Outra participação especial surgiu com Zélia Duncan, que divide os vocais em "Eu Vou Estar".

Sucessos - Praticamente todo o disco. A gravadora mandou promos mensais para as rádios com uma música de trabalho. Em dado momento, após o oitavo single, decidiu mandar o álbum inteiro de uma vez.
Melhor Música - "Tudo Que Vai"

Pior Música - nenhuma

Preferida - "Fátima"

Nota - 9


Rosas e Vinho Tinto - Abril 2002

"220 volts" abre o disco com guitarras chupadas de "O Eleito", música de Lobão. Na seqüência, "A Sua Maneira" é uma versão de uma versão de uma música que os Paralamas do Sucesso haviam gravado no excelente "Nove Luas", original da banda argentina Soda Stereo. A suavização da canção não honra nem Paralamas nem Soda Stereo. Passado o desconforto inicial causado por estas duas canções, o Capital Inicial preenche o resto do álbum com aquilo que sabe fazer melhor: baladas rock. Apesar da introdução com guitarra distorcida, a levada de "Como Devia Estar" é leve, como praticamente todo o resto do álbum, exceções de "Quatro Vezes Você", tentativa pueril de retratar o cotidiano classe média alta (como no projeto Vertigo), e a bacana faixa título em levada punk rock inspirada. Pinta como um acústico volume 2 e não há problema nenhum nisso. Alvin L assina onze canções, o que eleva a qualidade do álbum. Como um todo, "Rosas e Vinho Tinto" está um passo a frente do álbum anterior de estúdio, e surge como um dos melhores álbuns da banda. Um segunda versão do disco acrescentou ao repertório as faixas "De Música Ligeira" e uma versão acústica de "Olhos Vermelhos".

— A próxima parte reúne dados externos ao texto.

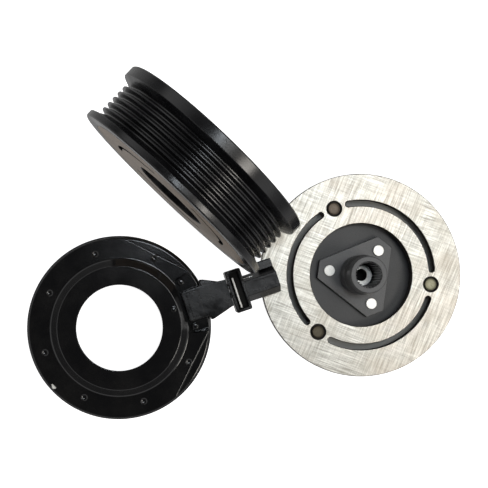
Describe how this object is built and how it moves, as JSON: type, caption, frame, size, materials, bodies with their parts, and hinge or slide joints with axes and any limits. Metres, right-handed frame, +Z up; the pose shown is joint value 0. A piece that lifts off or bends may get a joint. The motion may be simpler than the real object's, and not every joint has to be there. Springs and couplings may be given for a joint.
{
  "type": "electromagnetic clutch",
  "caption": "Electromagnetic compressor clutch laid out as a kit: ring-shaped field coil with a connector arm, grooved belt pulley on its bearing, and a hub with a sprung armature plate.",
  "frame": {"origin": "on the surface the three loose pieces lie on, at the middle of their footprint", "axes": "+Z up; +X from the field coil towards the hub; +Y towards the far side, where the pulley stands"},
  "size_m": [0.2336, 0.1786, 0.115],
  "materials": {
    "black_painted_steel": "gloss black e-coat over pressed steel",
    "bobbin_nylon": "natural glass-filled nylon",
    "copper": null,
    "potting_resin": "dark poured epoxy",
    "black_moulding": "satin black glass-filled nylon moulding",
    "tinned_blade": "tin-plated brass blade",
    "gloss_black_pulley": "gloss black paint over forged steel, bare brownish friction face",
    "bearing_steel": "ground bearing steel",
    "cage_nylon": "moulded nylon cage",
    "seal_rubber": "moulded nitrile",
    "black_phosphated_steel": "satin black phosphate on forged and stamped steel",
    "bright_steel": "bright zinc-plated steel",
    "ground_steel": "bare steel with crossed grinding marks",
    "spring_steel": "blued spring steel",
    "olive_rivet": "olive chromated steel rivets"
  },
  "bodies": {
    "field_coil_and_inner_ring": {"coil_shell": "black_painted_steel", "mounting_plate": "black_painted_steel", "locating_pin": "black_painted_steel", "bobbin": "bobbin_nylon", "copper_winding": "copper", "potting_resin": "potting_resin", "winding_lead_1": "copper", "winding_lead_2": "copper", "retaining_tab_1": "black_painted_steel", "retaining_tab_2": "black_painted_steel", "connector_arm": "black_moulding", "connector_housing": "black_moulding", "terminal_blade_1": "tinned_blade", "terminal_blade_2": "tinned_blade", "bearing_inner_ring": "bearing_steel"},
    "bearing_cage_and_balls": {"bearing_cage": "cage_nylon", "bearing_ball_1_1": "bearing_steel", "bearing_ball_1_2": "bearing_steel", "bearing_ball_1_3": "bearing_steel", "bearing_ball_1_4": "bearing_steel", "bearing_ball_1_5": "bearing_steel", "bearing_ball_1_6": "bearing_steel", "bearing_ball_1_7": "bearing_steel", "bearing_ball_1_8": "bearing_steel", "bearing_ball_1_9": "bearing_steel", "bearing_ball_2_1": "bearing_steel", "bearing_ball_2_2": "bearing_steel", "bearing_ball_2_3": "bearing_steel", "bearing_ball_2_4": "bearing_steel", "bearing_ball_2_5": "bearing_steel", "bearing_ball_2_6": "bearing_steel", "bearing_ball_2_7": "bearing_steel", "bearing_ball_2_8": "bearing_steel", "bearing_ball_2_9": "bearing_steel"},
    "pulley": {"pulley_rotor": "gloss_black_pulley", "bearing_outer_ring": "bearing_steel", "bearing_seal_front": "seal_rubber", "bearing_seal_back": "seal_rubber"},
    "hub": {"front_plate": "black_phosphated_steel", "hub": "black_phosphated_steel", "hub_rivet_1": "bright_steel", "hub_rivet_2": "bright_steel", "hub_rivet_3": "bright_steel", "air_gap_shim": "bright_steel", "leaf_spring_1": "spring_steel", "leaf_spring_2": "spring_steel", "leaf_spring_3": "spring_steel", "spring_rivet_1": "spring_steel", "spring_rivet_2": "spring_steel", "spring_rivet_3": "spring_steel"},
    "armature": {"armature_plate": "ground_steel", "armature_rivet_1": "olive_rivet", "armature_rivet_2": "olive_rivet", "armature_rivet_3": "olive_rivet"}
  },
  "joints": [
    {"name": "pulley_spin", "type": "hinge", "parent": "field_coil_and_inner_ring", "child": "pulley", "pos_m": [-0.0316, 0.03796, 0.0575], "axis": [-0.6845, -0.729, 0], "continuous": true},
    {"name": "bearing_cage_turn", "type": "hinge", "parent": "field_coil_and_inner_ring", "child": "bearing_cage_and_balls", "pos_m": [-0.0316, 0.03796, 0.0575], "axis": [-0.6845, -0.729, 0], "continuous": true},
    {"name": "hub_spin", "type": "hinge", "parent": "field_coil_and_inner_ring", "child": "hub", "pos_m": [0.0618, -0.01354, 0.0135], "axis": [0, 0, 1], "continuous": true},
    {"name": "armature_pull_in", "type": "slide", "parent": "hub", "child": "armature", "axis": [0, 0, 1], "range_m": [0, 0.0005], "stiffness_N_per_m": 40000}
  ],
  "couplings": [
    {"joint": "bearing_cage_turn", "follows": "pulley_spin", "ratio": 0.5675}
  ]
}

Sucessos - "A Sua Maneira"
Melhor Música - "Pra Ninguém"

Pior Música - "Olhos Vermelhos"

Preferida - "Rosas e Vinho Tinto"

Nota - 8


Obs. Com exceção da canção "Descendo o Rio Nilo", primeira versão, toda a discografia acima já foi lançada no formato digital. Os quatro primeiros álbuns foram lançados em um box e não são vendidos separadamente. A trilha sonora do filme "Areias Escaldantes", "Eletricidade", "Ao Vivo" e "Dinho Ouro Preto" são fáceis de achar em sebos e boas lojas. Já, Vertigo e "Rua 47" são raridades. Os três últimos álbuns podem ser encontrados em qualquer megastore ou bar da esquina.